SEA 1000: test before you buy
26 Apr 2016|

Is the impending decision on Australia’s submarine competition based on any test and evaluation (T&E) report, or will there be any such reports before a development contract? Just as Government’s looking at the submarine record of Japan, Germany and France, it needs to adjust for its own tendencies, especially in inadequate use of T&E to inform decision-making at such key acquisition milestones.

The Collins-class had serious difficulties in its T&E because the majority of the testing occurred too late in the piece. In 2002, when five of the six boats had been built and operational release still not achieved, the Australian National Audit Office (ANAO) found test plans weren’t updated, resourced or enforced, that test coordination meetings weren’t being held, and that Defence was struggling to verify safety-critical software. A 1999 special report to the Defence Minister stated:

‘To our surprise, deficiencies have occurred in items that should have been relatively straightforward, had testing, even along the lines of that routinely applied to merchant ships, been undertaken.

Prescient to the case for preview activities on SEA 1000 today, the authors also stated:

‘What is required are terms which compel the contractor to demonstrate his capacity to deliver in advance of the execution of the contract itself … a series of tests or trials.’

The ANAO audit in 2001 covered 23 maritime projects as well as Collins, and found the T&E of some, like the Minehunter Coastal ship project, to be exemplary. It recommended Defence take steps similar to the US to better enforce its T&E policy for greater consistency and to avoid release of equipment into service with inadequate testing. Defence rejected this recommendation, claiming it didn’t do the sort of projects requiring such a T&E regime and preferred instead to front-load better planning and resourcing of T&E.

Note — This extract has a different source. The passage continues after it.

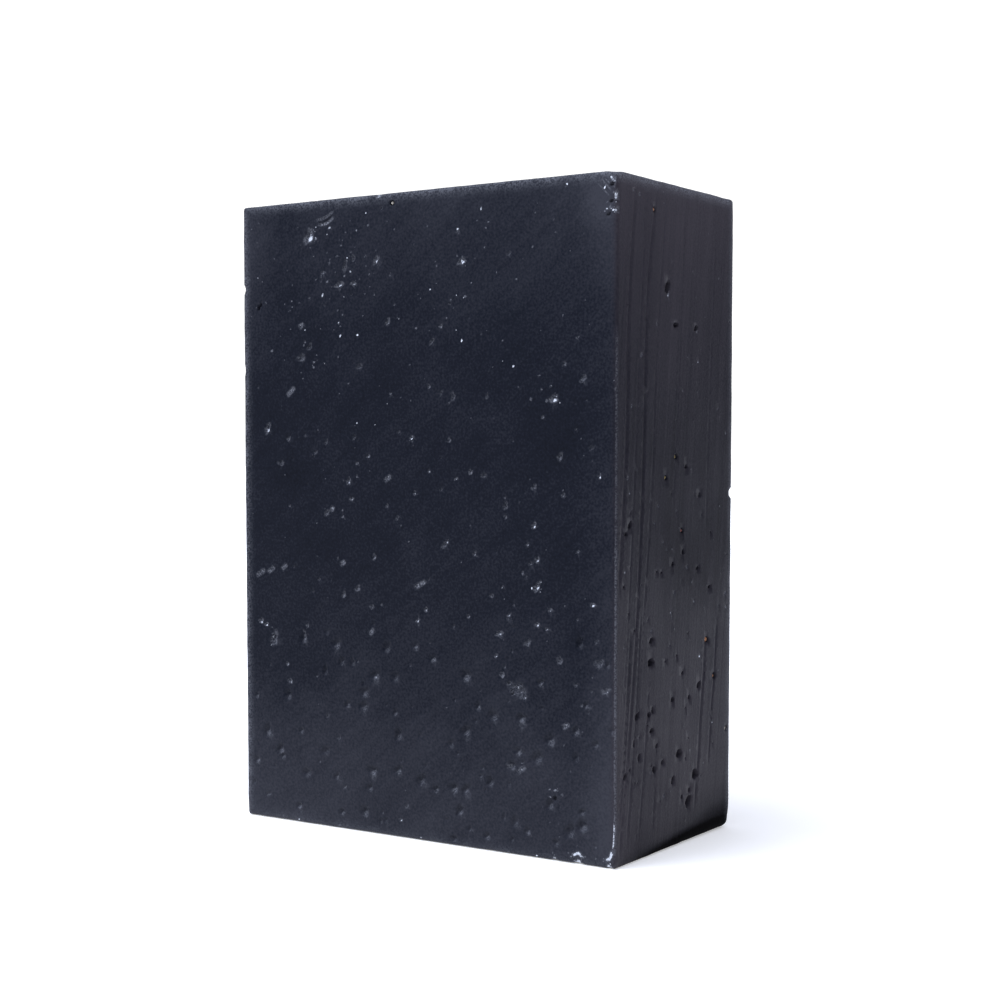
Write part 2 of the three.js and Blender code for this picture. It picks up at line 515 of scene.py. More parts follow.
@dataclass
class CastFace:
    """One face of the block, with its marks and its share of the mesh.

    Attributes:
        side: Which face it is.
        marks: Its small marks.
        scores: Its grooves and ridges.
        grid: Distance between plain mesh points, across and up.
        lean: How far its mesh columns lean across for each millimetre up.
        swell: Height of its slow unevenness.
        striation: Height of the fine drag lines.
        dragged: How much of the cutter's drag shows, from nought to one.
        ring_step: Aimed distance between mesh points round a mark.
        plane: Its plane on the squared block.
    """

    side: Side
    marks: list[Mark] = field(default_factory=list)
    scores: list[Score] = field(default_factory=list)
    grid: tuple[float, float] = (1.2, 1.2)
    lean: float = 0.0
    swell: float = 0.05
    striation: float = 0.0
    dragged: float = 0.0
    ring_step: float = 0.2
    plane: FacePlane = field(init=False)

    EDGE_STEP = 0.55  # mm between mesh points along an edge
    EDGE_ROWS = (0.14, 0.34, 0.62, 1.0, 1.6)  # mm in from an edge, the rows that carry its rounding
    HEEL_ROWS = (2.1, 2.6)  # mm, two more for the widest rounding, at the heel
    KEEP_OFF_EDGE = 0.06  # mm beside an edge that marks put no mesh points in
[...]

But in the decade following the Collins difficulties, the Australian Senate found in 2012 that there’d been insufficient use of preview T&E on many major acquisitions, mainly under the often false premise of acquisitions being off-the-shelf. The Government agreed to a policy of conducting preview T&E on all acquisition approvals. The resulting Defence capability planning process began use in 2013 and in 2015 was formally released, and endorsed by the ANAO as successfully implemented. The process develops the earliest possible T&E, prior to contract and preferably as part of solicitation, using systematic evaluation of the likely technical and operational risks.

Only last month, the Joint Committee for Parliamentary Accounts and Audit examined yet another multi-billion dollar project that was delayed by 3–4 years when paper-based down-selection proved inadequate. At the hearing Defence officials advised that the lesson on preview T&E had been learnt, the new T&E policy would ensure a repeat was unlikely, and that, interestingly, the current restructure of Defence should only strengthen use of this preview T&E policy.

How the last point would occur wasn’t explained. The two large projects currently undergoing down-selection (SEA 1000 & LAND 400), the outcomes of both possibly to be announced before the election, will seriously test this commitment. Working against the likelihood of the new T&E policy being followed for SEA 1000 is ANAO’s 2015 finding that there are 12 separate test organisations, not one of which is devoted to developmental testing in the maritime domain.

Australian Defence has independent test organisations for development of land and aerospace equipment, but for maritime projects this critical skill and governance is left to individual projects to assemble, with the associated loss of independence and disparity inherent in such a solution.

Given the recently announced investment in maritime capabilities, Defence must address this T&E deficiency. Otherwise, the lack of adherence to test policy observed by the ANAO in maritime projects in 2002, and again in 2011, will continue. Because of this chequered history, I’ve authored a working paper (PDF) on how the Australian and American T&E policies ought to apply to SEA 1000 at this critical decision time. The paper proposes:

  • close alignment of SEA 1000 to US acquisition lifecycles and T&E governance checks;
  • five preview test activities that could be done now for the preferred reference submarine design before the first developmental contract is signed; and,
  • 11 test goals for the developmental T&E period.

Such activities and goals would shift SEA 1000 towards first building the necessary land-based test infrastructure for real submarine componentry, here in Australia or overseas, to validate the design before building a first-of-class submarine. These many facilities take about 7 years to develop and build, but without them we’ll repeat the Collins’ mistakes and certainly won’t achieve continuous spiral development and build. I commend my full working paper to anyone involved in the SEA 1000 decision and beg them to trust testing as the basis of their decisions and design iterations every step of the way.